I started with gross honesty.  Ugly things I had been telling myself without ever confessing them out loud.  Really negative things I hadn’t admitted before.  And after that vomit dump of heavy emotion and pages and pages later…I made a bullet list of my complaints…ooooohhhhh – thhooossee are the things I am struggling with – those are the things that are muddying up my waters, parts of me and my story I wasn’t acknowledging or looking at…So true to their caution, I consciously decided to respond to these complaints as if it were a girlfriend saying these things to me about herself.  I actually wrote down a couple of friends’ names to center and really evoke the care I would feel if someone precious to me was struggling like this –  so I continued to write…I wrote how I would respond to her…knowing that I deeply needed to feed myself truth over these ridiculous lies that had been festering for God knows how long. 

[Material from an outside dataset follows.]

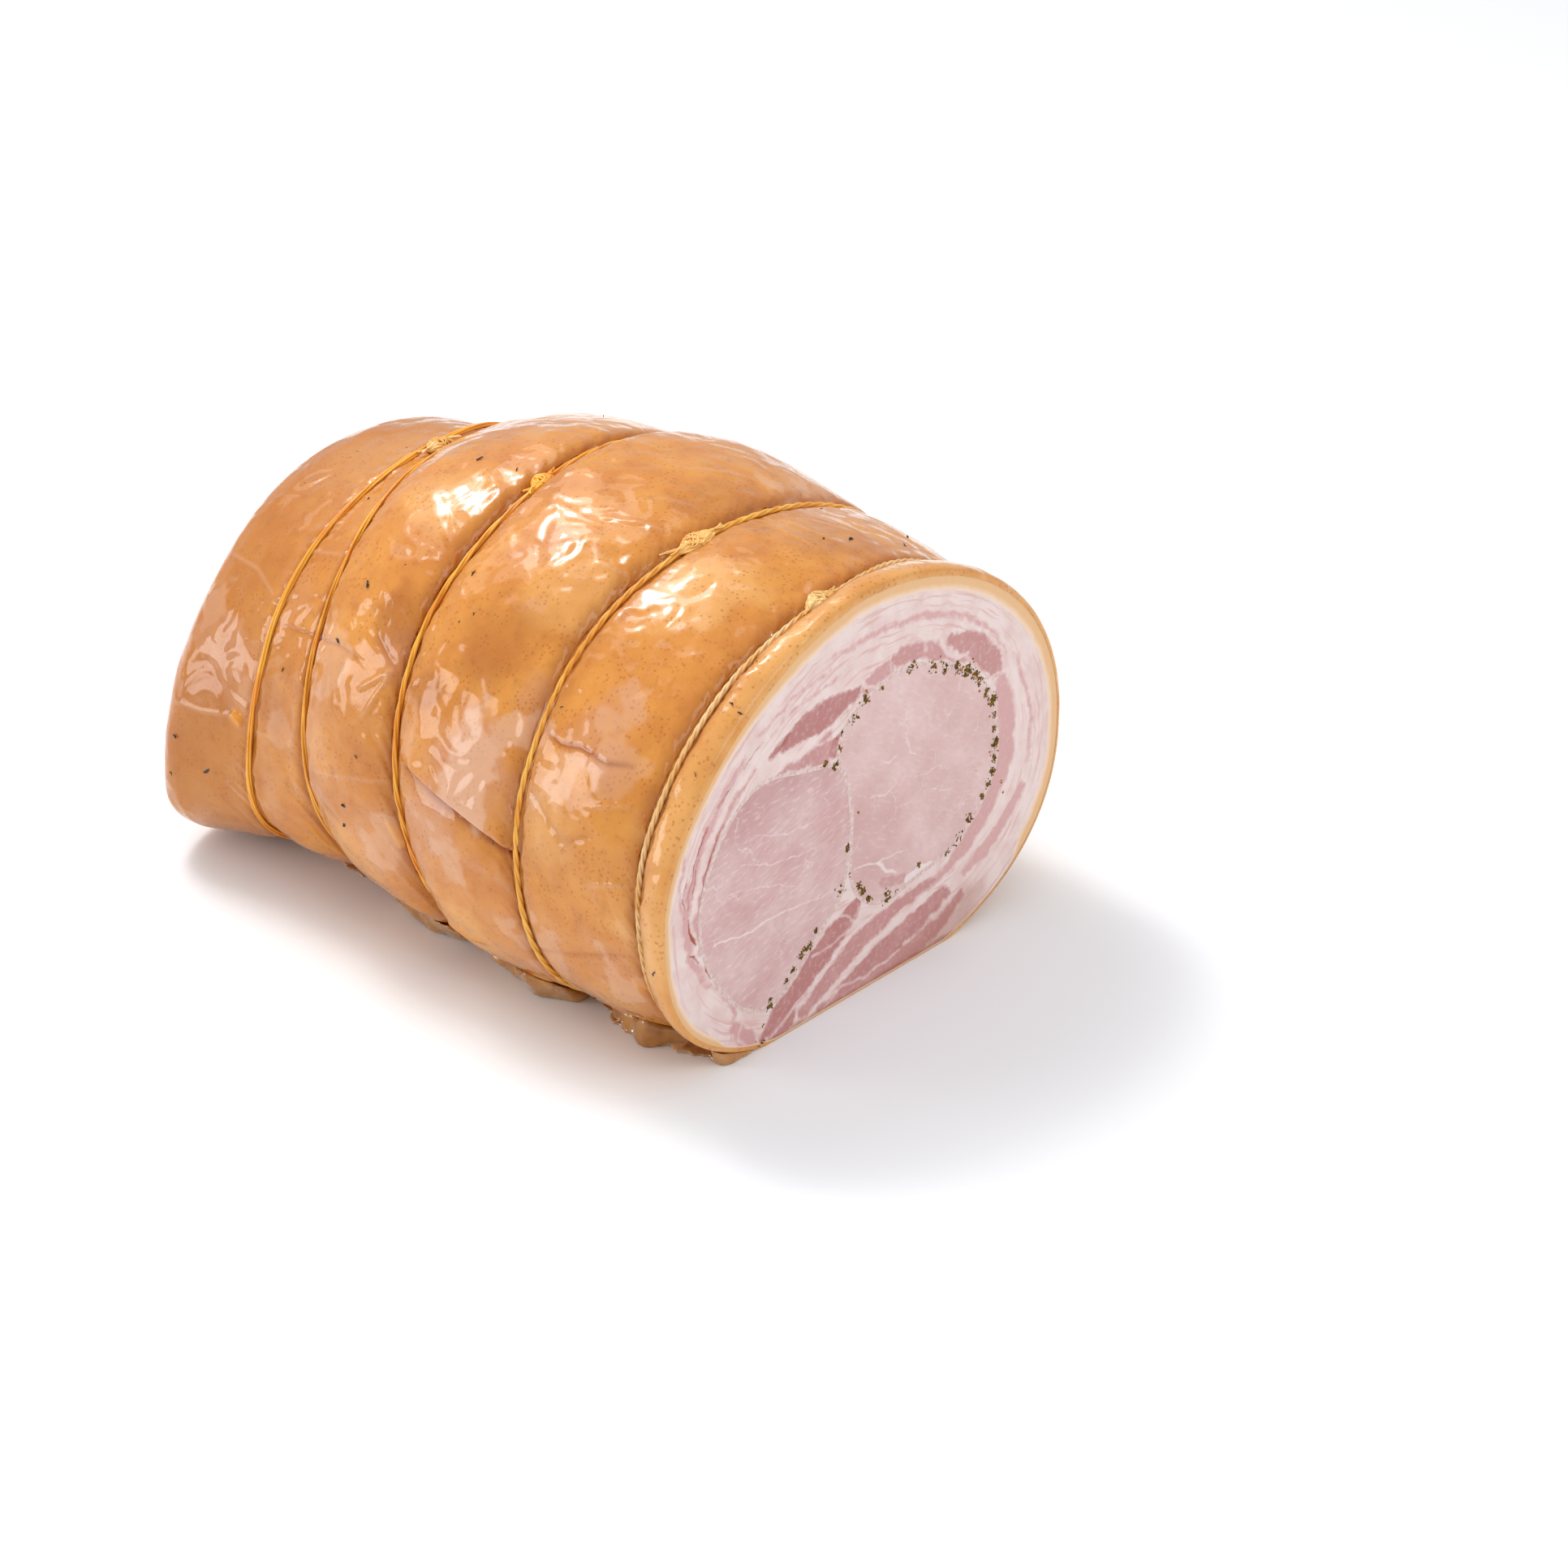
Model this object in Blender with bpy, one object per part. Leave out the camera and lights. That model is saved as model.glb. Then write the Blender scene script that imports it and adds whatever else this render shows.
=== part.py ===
"""Half of a porchetta: a boned pork roll in its rind, tied with twine, set in its own jelly and cut across.

The roll lies along X with its cut face at +X and its natural, domed end at -X. Its near side is at -Y and
+Z is up. The origin is on the floor, under the middle of the roll. Lengths are in metres.
"""

import math
from dataclasses import dataclass

import bmesh
import bpy
import numpy as np

MM = 0.001

# Driving dimensions of the roll. "Back" is a distance behind the cut face, on the near side at waist height.
LENGTH = 241 * MM
ANGLES = 54
GAP = 0.3 * MM

# The groove line's own size, at a few places along the roll
ENVELOPE_AT = np.array([0, 12, 61, 115, 161, 185, 222]) * MM
NEAR_HALF_WIDTH = np.array([93, 90, 90.5, 89, 86.5, 86.5, 92]) * MM
FAR_HALF_WIDTH = np.array([93, 94.5, 99, 101, 96.5, 95.5, 91]) * MM
HEIGHT = np.array([136.5, 133.5, 140.5, 146.5, 139, 132.8, 127.5]) * MM
WAIST_HEIGHT = np.array([60, 61, 63, 61, 53, 45, 29]) * MM
NEAR_FOOT_POWER = np.array([2.8, 2.6, 3.2, 2.9, 2.55, 2.45, 2.7])
NEAR_CROWN_POWER = np.array([1.7, 1.87, 1.95, 1.95, 2.12, 2.15, 2.0])
FAR_FOOT_POWER = 2.35
FAR_CROWN_POWER = 2.0
FOOT_CUT = 3 * MM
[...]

It was cathartic…freeing in ways I would never have imagined.   I wasn’t expecting God’s grace and presence there in that yuck – I wasn’t expecting freedom in confessing….so I want to share pieces of what I was struggling with, in case it lands somewhere helpful…the realizations were long winded and oh so personal – so maybe I’ll just share a bit….bits and pieces…peaces….over the next while. Bear with me… <3

#1 Complaint – I feel like I keep letting my parents down.  I feel like I am trying and trying to do right by them, but always wind up short.  It’s one thing to cook for them or help them with things like cleaning, appointments and errands – but I don’t feel like I am providing for them on a deeper level. But with the things that I do, do; I don’t feel they fully recognize or value the effort or care I take.  I don’t feel appreciated for the way I bend for them, the yes’ I say or the miles I run sometimes.  I constantly feel stressed and frustrated trying to provide what they need and inevitably feel like it’s never enough.  Our time together is filled  with just their “I needs, I wants” and never feels like soul connecting time anymore.  I feel like our relationship is constantly tense and full of unnecessary stress that I always hope to change….without ever feeling like it does.

My Advice:

Relationships with parents are tough.  They inevitably come with a lot of baggage – and dealing with aging parents is tougher because there is a feeling of helplessness everyone brings to the table in this difficult season of life.  While their needs go up, you get pulled in a million directions – and to boot, there are a million communication breakdowns which create huge barriers between you guys.  You feel responsible to them and for them, but it is impossible to always want to say “yes”.  You are not perfect.  Their holes will always be deeper than what you can fill, because they won’t ever be able to truly communicate what they actually need.  They don’t come from a culture of self awareness and reflection, so you’ll never be able to provide what you don’t know is missing.  Whatever culture of shame, fear or privacy they come from will never allow you guys to ever connect on that emotional level you wish for and have always being holding out for.  None of you will ever be truly known or understood by each other.  But that doesn’t mean it’s not love.  Between your version of love, and their version of love, is an exchange of love.  Accept their love as that provisional and transactional love that didn’t express itself in words but in actions of care, you intimately knew and relied on while growing up.  And in return, let yourself do what you can with a heart that knows it’s good intentions.  It’s not just their limited capacity in this season of life, it’s yours too; and we are all just human, imperfect human beings.


Rest instead knowing that you are a daughter of the Most High – already fully known, fully loved, understood, created and loved. 

One Response

  1. This was probably written with your friends and book club members. It caught my attention for the quality of writing and depth of the subject.

    The conclusion you arrived at is beautiful. If I may, let me add a a few comments about the culture of your parents (similar to mine).

    In the eastern culture, love is not expressed through words. My mother never told me, “I love you”. We both understood how deep our love was. If we took the top five percent of sons and mothers for their love towards each other, I would be in this group. Our love was through numerous subtle non verbal expressions, behaviors etc.

    It is not to suggest that the western way is wrong.